While Congressman Paul Ryan’s Road Map has become the Republicans’ treasure map to “lift the debt burdens that are mounting every day because of Washington’s reckless spending,” these “fiscally conservative” states taking more than their share of government spending are undermining those noble goals. Perhaps it is time for Mississippi and other “red states” to rethink their approach to government and consider other measures than living off the tax dollars of their “neighbors,” and increasing the debt burdens of our country.

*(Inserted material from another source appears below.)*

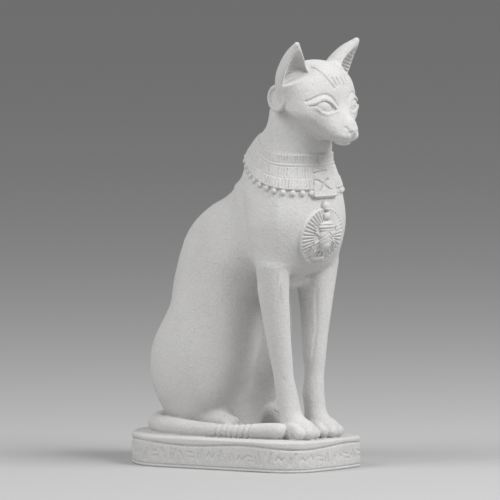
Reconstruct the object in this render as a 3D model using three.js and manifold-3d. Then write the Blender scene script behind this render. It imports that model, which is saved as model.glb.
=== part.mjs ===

It, therefore, seems not only appropriate, but principled for the governors, state and federal elected officials from states now receiving the benefit of a big-government, debt-financed, “socialistic” redistribution of federal tax dollars to support the values of Americans for Tax Reform and the “The Path to Prosperity” by ending their “pork-barrel,” “earmark-laden,” “free-rider,” “debt-financed spending.” As Congressman Ryan says, it is time the government “stops spending money the government doesn’t have, and lifts the crushing burden of debt.”

It will take this type of selfless leadership to demonstrate that those who constantly criticize the “out-of-control” federal spending are prepared to sacrifice in the name of the greater good.

Thank you for your consideration, and Happy Tax Day!

Sincerely yours,

Andy Stern
Senior Fellow,
Georgetown Public Policy Institute

Co-signed by future taxpayer: Joseph Cox

P. S. As for other possible joint projects, I think the recent proposal of the Republican Study Committee to hold non-defense discretionary spending to FY 06 levels for the rest of this ten-year budget window opens up the possibility for both of us to demand that Congressional salaries by reduced to 2006 levels and remain frozen for the rest of the ten-year budget window as well.

Andy Stern is a Senior Fellow at Georgetown University, former President of SEIU, and a Presidential appointee on the National Commission on Fiscal Responsibility and Reform.